Defence Secretary to ‘quit UK Government at next reshuffle and not stand again as MP’
Ben Wallace has confirmed he plans to resign from the Cabinet at the next reshuffle and will not seek re-election as an MP after four years as Defence Secretary.
He told the Sunday Times he would stand down but ruled out leaving “prematurely” and thus triggering another by-election for the Conservatives to battle.
Mr Wallace, who survived three prime ministers as defence secretary, played a key role in the UK’s response to Russia’s invasion of Ukraine and was a close ally of Boris Johnson.
His Wyre and Preston North constituency will disappear at the next election after boundary changes and he said he would not seek a new seat.
“I went into politics in the Scottish Parliament in 1999. That’s 24 years. I’ve spent well over seven years with three phones by my bed,” he told the paper.

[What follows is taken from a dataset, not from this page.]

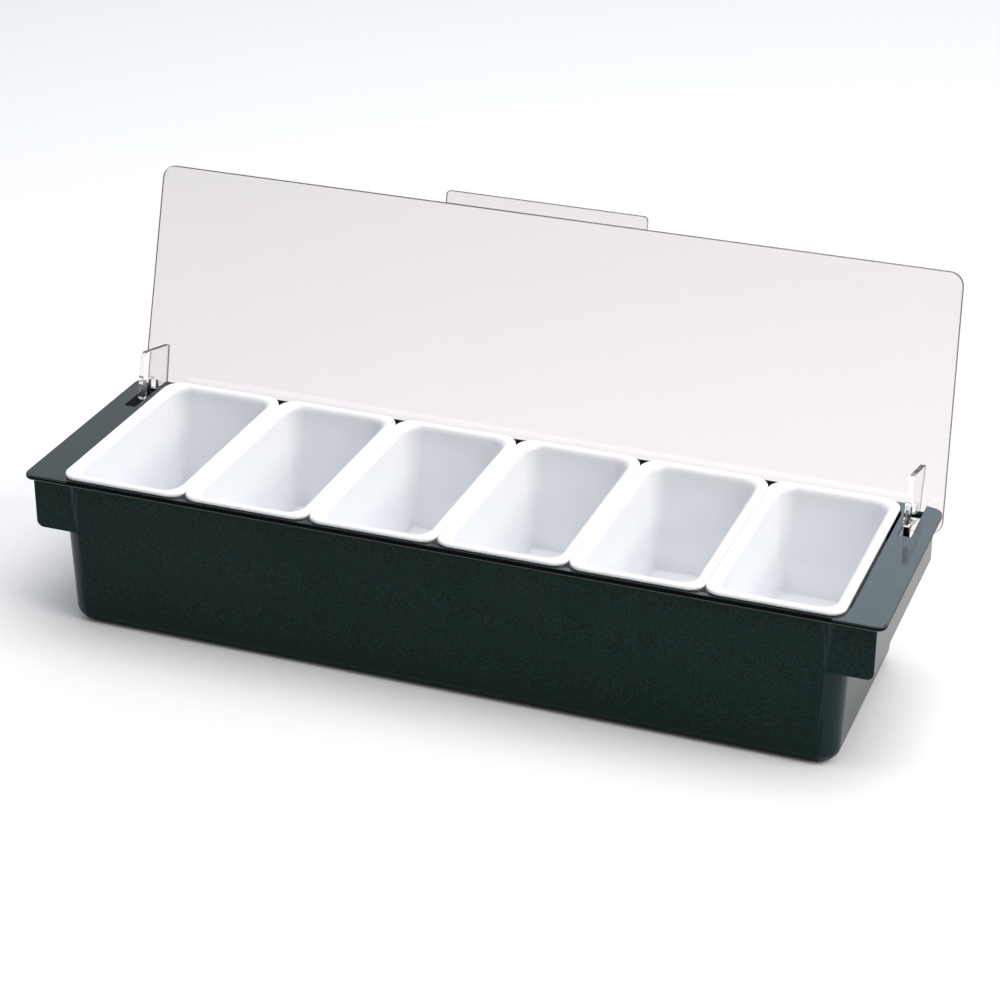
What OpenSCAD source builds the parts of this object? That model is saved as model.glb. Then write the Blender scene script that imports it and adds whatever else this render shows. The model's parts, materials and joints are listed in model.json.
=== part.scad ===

Mr Wallace had expressed an interest in standing for the role of Nato secretary-general before it was announced the current chief, Jens Stoltenberg, had been given another year in charge.
The minister told The Economist there were a “lot of unresolved issues” in the military alliance and “it’s not going to happen,” and he later downplayed the prospect of a future bid to run the organisation.
Last week, the Prime Minister shut down comments from Mr Wallace in which he suggested Ukraine should show “gratitude” for the military support it has been given.
Mr Wallace had made the remark after the country’s president, Volodymyr Zelensky, branded it “absurd” for Nato to insist there were still conditions for his nation to meet before it can gain membership once the war with Russia is over.
Mr Zelensky later said: “I believe that we were always grateful to United Kingdom.
“I don’t know what he meant and how else we should be grateful.”
Popular within the Tory party, Mr Wallace is the longest continuously serving minister in Government, having been security minister under Theresa May before being promoted to Defence Secretary by Mr Johnson.
He was previously appointed as a whip in 2014 and a junior minister in the Northern Ireland Office in 2015 while David Cameron was prime minister.
Mr Wallace ruled himself out of the running for the Conservative leadership last year, despite being an early frontrunner in the race to replace Mr Johnson.